How it works
The human aerobic system is comprised of: heart, lungs, arteries, capillaries delivering blood to muscles, blood, mitochondria (little factories inside muscle cells that utilize oxygen to create energy from metabolic fuels.) Running creates changes all of these parts of the body to improve aerobic capacity. They key ingredient for strengthening the aerobic system is stress.
High-intensity exercises strengthens the aerobic system faster than low-intensity exercises. A study conducted at McMaster University examined the effects of exercise on mitochondrial protein synthesis in muscle cells. These proteins are used to produce new mitochondria in order for the muscles to use oxygen faster to fuel their work. The faster these proteins are created, the more dense and packed with mitochondria the muscles become. A single high-intensity work can increase mitochondrial protein synthesis much more than low-intensity workouts. High-intensity workouts also increase contraction force of the heart more so than low-intensity workouts can.

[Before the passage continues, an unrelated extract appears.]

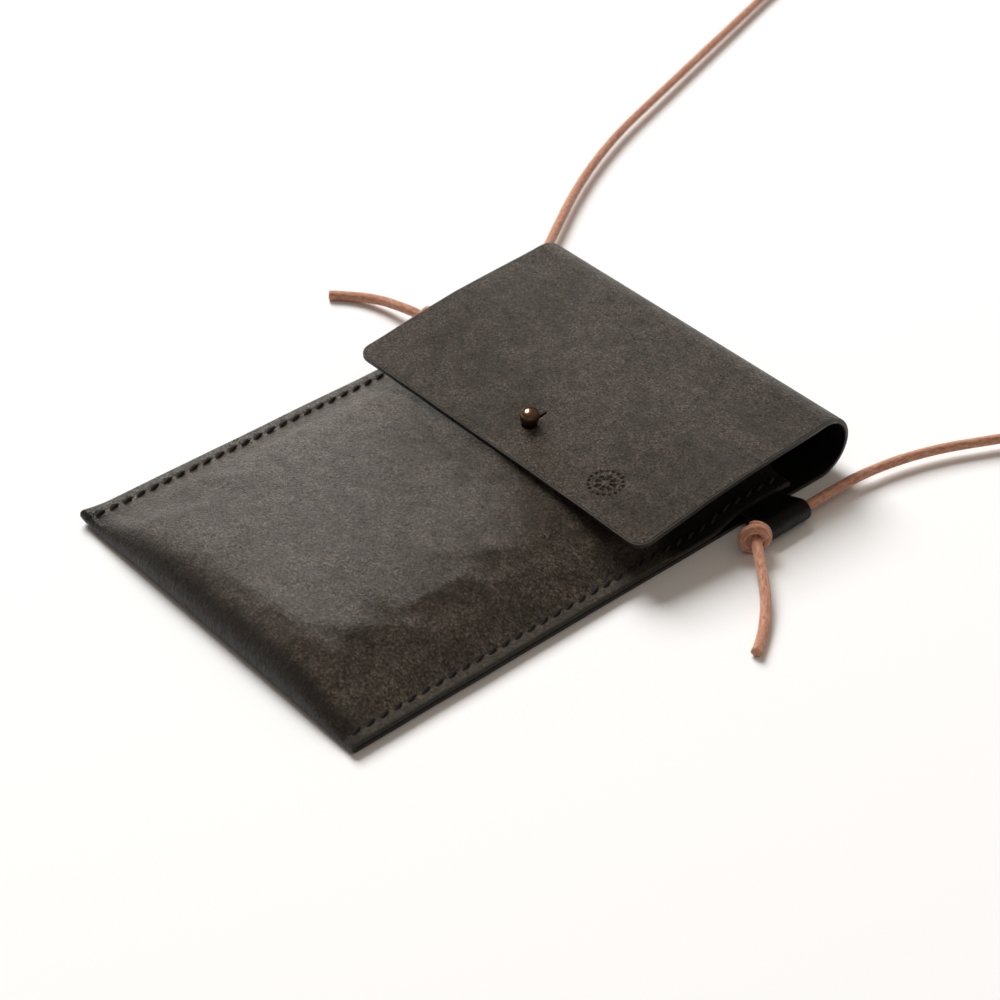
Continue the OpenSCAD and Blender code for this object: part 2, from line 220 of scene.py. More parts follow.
def tube(points, radii, sides, square=2.0, frames=None, twist=0.0):
    """Vertices and faces of a closed tube along points. square above 2 flattens its four sides."""
    points = np.asarray(points, float)
    if frames is None:
        frames = carried_frames(points)
    ang = np.arange(sides) * 2 * math.pi / sides
    c, s = np.cos(ang), np.sin(ang)
    r = (np.abs(c) ** square + np.abs(s) ** square) ** (-1 / square)
    turn = np.arange(len(points)) * twist
    verts = []
    for p, rad, (u, v), t in zip(points, radii, frames, turn):
        cu, su = math.cos(t), math.sin(t)
        uu, vv = u * cu + v * su, v * cu - u * su
        verts.append(p + rad * (np.outer(r * c, uu) + np.outer(r * s, vv)))
    return np.concatenate(verts), ring_faces(len(points), sides)


def carried_frames(points):
    """A pair of unit side vectors at each point, carried along the line without twist."""
    tangent = np.gradient(points, axis=0)
    tangent /= np.maximum(np.linalg.norm(tangent, axis=1, keepdims=True), 1e-12)
    side = np.cross(tangent[0], (0.0, 0.0, 1.0))
    if np.linalg.norm(side) < 1e-3:
        side = np.cross(tangent[0], (0.0, 1.0, 0.0))
    out = []
    for t in tangent:
        side = side - t * (side @ t)
        side /= np.linalg.norm(side)
        out.append((side, np.cross(t, side)))
    return out


def smooth_line(points, spacing):
    """Points evenly spaced along a Catmull-Rom line through the given ones."""
    p = np.asarray(points, float)
    ends = np.vstack((2 * p[0] - p[1], p, 2 * p[-1] - p[-2]))
    fine = []
    for i in range(1, len(ends) - 2):
        a, b, c, d = ends[i - 1:i + 3]
        for t in np.linspace(0, 1, 40, endpoint=False):
            fine.append(0.5 * (2 * b + (c - a) * t + (2 * a - 5 * b + 4 * c - d) * t * t
                               + (3 * b - a - 3 * c + d) * t ** 3))
    fine.append(p[-1])
    return spaced(np.array(fine), spacing)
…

Low-intensity exercises have their benefits as well. Studies have shown that during prolonged running at low-intensity, muscles release large amounts of interleukin 6 (IL-6), a neurotransmitter that contributes to fatigue. Well-trained runners produce less IL-6, one reason why they are more fatigue resistant. Long slow runs produce higher levels of glycogen depletion and therefore IL-6 release, than short, fast runs. The farther a person runs, the more fitness-boosting IL-6 his/her muscles release.
High-intensity running is different. Large amounts of high-intensity runs are stressful to the body, to the point that it suppresses the parasympathetic nervous system. The consequences are chronic fatigue and loss of performance. But it's not about what type of training is better. It's about how to adjust the ration of each training, which is what the 80/20 training method can help you to do.
We know that inducing fatigue in the body with exercise triggers adaptations, making the body more fatigue resistant. Brain fatigue works similarly. Long low-intensity runs strengthen the cortices in the brain involved with fatigue resistance. The insular and temporal lobes perceive the physical elements of emotional states (discomfort and extreme effort). The Anterior Cingulate Cortex resolves internal conflicts (desire to keep going and desire to quit when running in a fatigued state). The stronger these areas of the brain become, the slower a runner's sense of effort will increase in training and in races, and the longer they will be able to sustain and endure severe fatigue. It's not about how hard the muscles are working, but how long you put the brain to work to stay on a task at hand.